Young people are paving the ‘Road to the Green New Deal’

By Roy Lincoln Karp
Special to the Reporter

There are times when our nation has needed the voices of young people to be woken up from a moral slumber, to be shaken from a state of political complacency. One cannot think of the struggle for black freedom without recalling the brave college and high school students sitting in at segregated lunch counters or 6-year-old Ruby Bridges walking to school with her head held high despite the racist taunting surrounding her.

We are at such a moment once again. In January, 16-year old Greta Thunberg spoke at Davos, the annual gathering of some of the world’s most powerful and wealthy people. She did not mince words. “I don’t want your hope. I don’t want you to be hopeful. I want you to panic. I want you to feel the fear I feel every day. And then I want you to act. I want you to act as you would in a crisis. I want you to act as if our house is on fire. Because it is.”

Thunberg’s “school strike for climate” sparked a new student protest movement that quickly spread around the globe. Here in the US, we have seen the emergence of the Sunrise Movement, a non-violent, youth led group founded to “make climate change an urgent priority across America, end the corrupting influence of fossil fuel executives on our politics, and elect leaders who stand up for the health and wellbeing of all people.”
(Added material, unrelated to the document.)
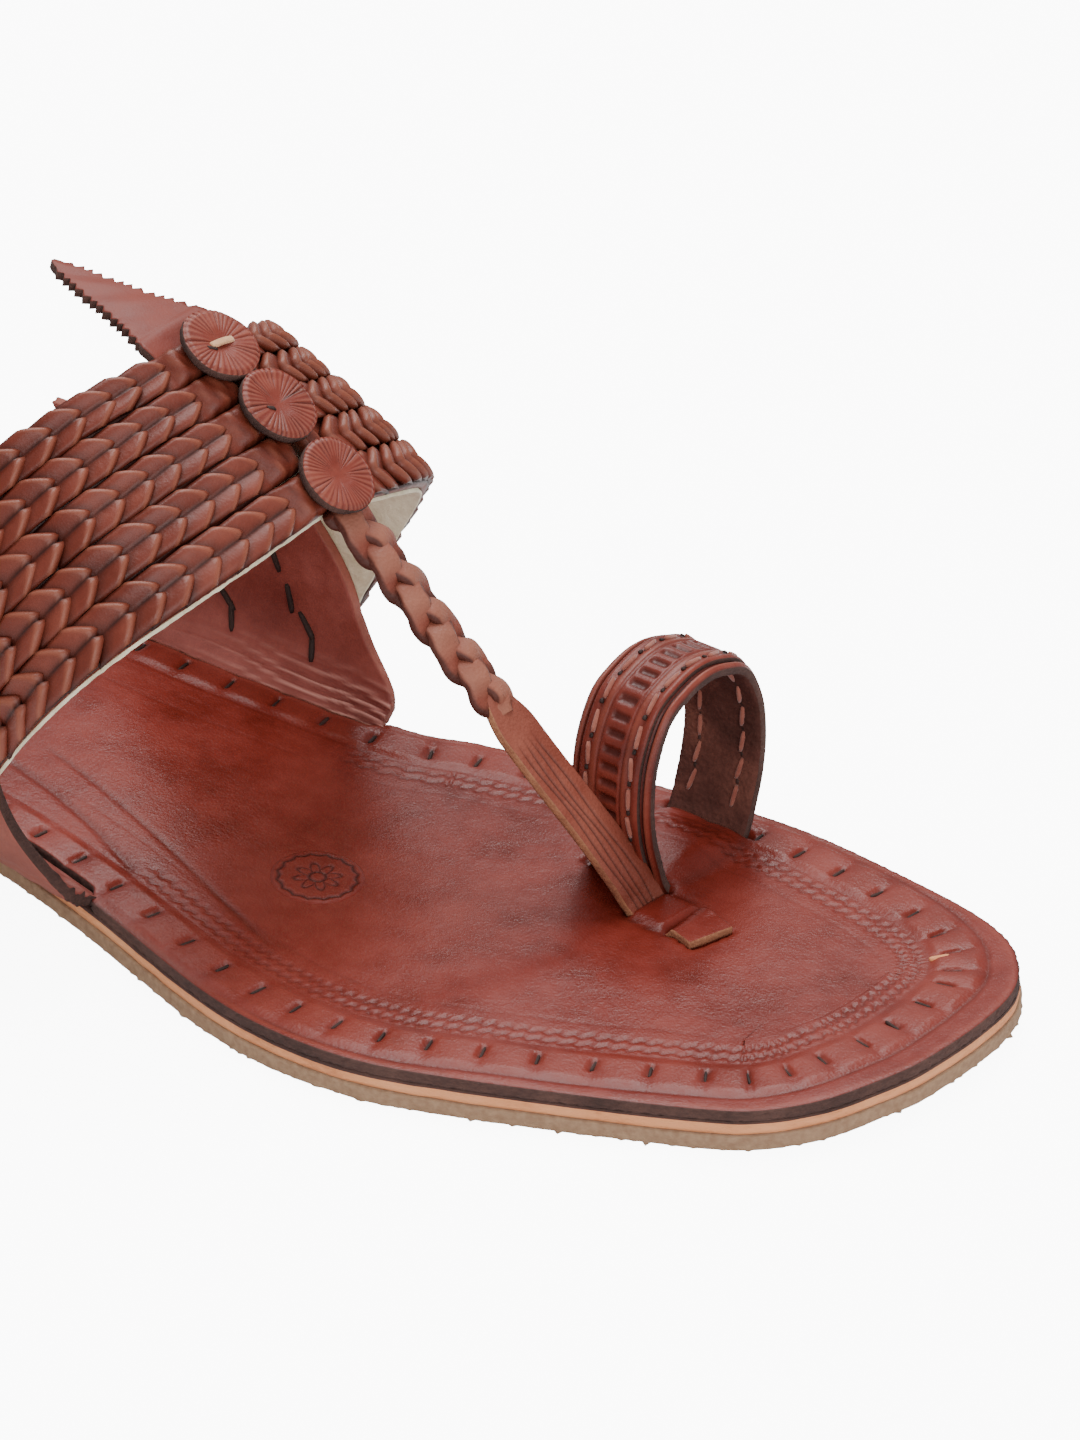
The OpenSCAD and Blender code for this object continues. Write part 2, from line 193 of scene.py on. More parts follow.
def rubber(name, base, dusty, roughness):
    """Crepe rubber: warm grey-brown, faintly speckled, with fine cut marks."""
    m = bpy.data.materials.new(name)
    m.use_nodes = True
    tree = m.node_tree
    nodes, links = tree.nodes, tree.links
    nodes.clear()
    colour_frame = nodes.new("NodeFrame")
    colour_frame.label = "colour"
    relief_frame = nodes.new("NodeFrame")
    relief_frame.label = "cut marks"
    place = nodes.new("ShaderNodeTexCoord")
    place.label = "place on the sole"
    place.location = (-1100, 0)
    speckle = nodes.new("ShaderNodeTexNoise")
    speckle.label = "speckle"
    speckle.location = (-800, 200)
    speckle.parent = colour_frame
    speckle.inputs["Scale"].default_value = 900
    speckle.inputs["Detail"].default_value = 6
    tone = nodes.new("ShaderNodeValToRGB")
    tone.label = "rubber to dust"
    tone.location = (-560, 200)
    tone.parent = colour_frame
    tone.color_ramp.elements[0].position = 0.3
    tone.color_ramp.elements[0].color = (*base, 1)
    tone.color_ramp.elements[1].position = 0.75
    tone.color_ramp.elements[1].color = (*dusty, 1)
    stretch = nodes.new("ShaderNodeMapping")
    stretch.label = "knife strokes lie flat"
    stretch.location = (-1000, -250)
    stretch.parent = relief_frame
    stretch.inputs["Scale"].default_value = (1, 1, 5)
    strokes = nodes.new("ShaderNodeTexNoise")
    strokes.label = "knife strokes"
    strokes.location = (-800, -250)
    strokes.parent = relief_frame
    strokes.inputs["Scale"].default_value = 700
    strokes.inputs["Detail"].default_value = 8
    strokes.inputs["Roughness"].default_value = 0.7
    relief = nodes.new("ShaderNodeBump")
    relief.label = "raise them"
    relief.location = (-300, -250)
    relief.parent = relief_frame
    relief.inputs["Strength"].default_value = 0.6
    relief.inputs["Distance"].default_value = 0.0003
    surface = nodes.new("ShaderNodeBsdfPrincipled")
    surface.label = "rubber"
    surface.location = (0, 0)
    surface.inputs["Roughness"].default_value = roughness
    out = nodes.new("ShaderNodeOutputMaterial")
    out.label = "surface"
    out.location = (300, 0)
    links.new(place.outputs["Object"], speckle.inputs["Vector"])
    links.new(speckle.outputs["Fac"], tone.inputs["Fac"])
    links.new(tone.outputs["Color"], surface.inputs["Base Color"])
    links.new(place.outputs["Object"], stretch.inputs["Vector"])
    links.new(stretch.outputs["Vector"], strokes.inputs["Vector"])
    links.new(strokes.outputs["Fac"], relief.inputs["Height"])
    links.new(relief.outputs["Normal"], surface.inputs["Normal"])
    links.new(surface.outputs["BSDF"], out.inputs["Surface"])
    return m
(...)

The group was established two years ago by college students and recent graduates who had met while doing fossil fuel divestment activism on campus. They came together after the 2016 election around the idea that we needed to act boldly and swiftly to transform a political and economic system long dominated by the fossil fuel industry.

Sunrise has already chalked up some impressive political victories. Working with Justice Democrats, it endorsed 30 Congressional candidates in the 2018 mid-terms, of whom 19 won, including Ayanna Pressley. After the election, about 200 members held a sit-in outside Nancy Pelosi’s office. While they did not achieve their goal of creating a Select Committee on Climate Change, their actions put significant pressure on the Democratic Party to take bolder action on the issue.

The result was the Green New Deal, a “comprehensive plan to transform the US economy off of fossil fuel in the next decade by eliminating warming emissions from all major industries and creating millions of green jobs in the process.” This timeline was inspired by a report by the Intergovernmental Panel on Climate Change that had concluded we had just 12 years to address the earth’s rising temperature before we reach a point of no return.

While the Sunrise Movement has worked with well-established environmental groups, such as Sierra Club and 350.org, in many ways it represents a major shift in climate activism. The group’s messaging focuses on storytelling that highlights the impact of climate change on people’s lives today. As a spokesperson for the group’s Boston hub, Nakhie Faynshteyn, explained: “Throwing more facts at people who don’t believe in climate science is not going to persuade them. That hasn’t worked so far.”

Sunrise has also reframed the conversation about climate change by connecting it to issues of racial and economic justice. Its founders believe that the burdens of climate change have fallen disproportionately on communities of color and that solutions must address systemic inequality. “A mistake that has been made by many environmental movements during the last 40 years, Faynshteyn noted, “is that they were heavily white and middle class. These folks are important, but they are not the only voices that should be heard.”

On April 18, Sunrise will launch its “Road to the Green New Deal” at the Strand Theatre in Dorchester. It’s the first stop of a national tour that will culminate in Washington, DC on May 13. Like all Sunrise events, it will feature storytelling, movement songs and chants, and the voices of young people who are leading the way with moral clarity and a much-needed sense of urgency.

Editor's Note: An earlier version of this article incorrectly stated the number of Congressional endorsements made by Sunrise in the mid-term elections. The correct number is 30, not 20 as originally stated.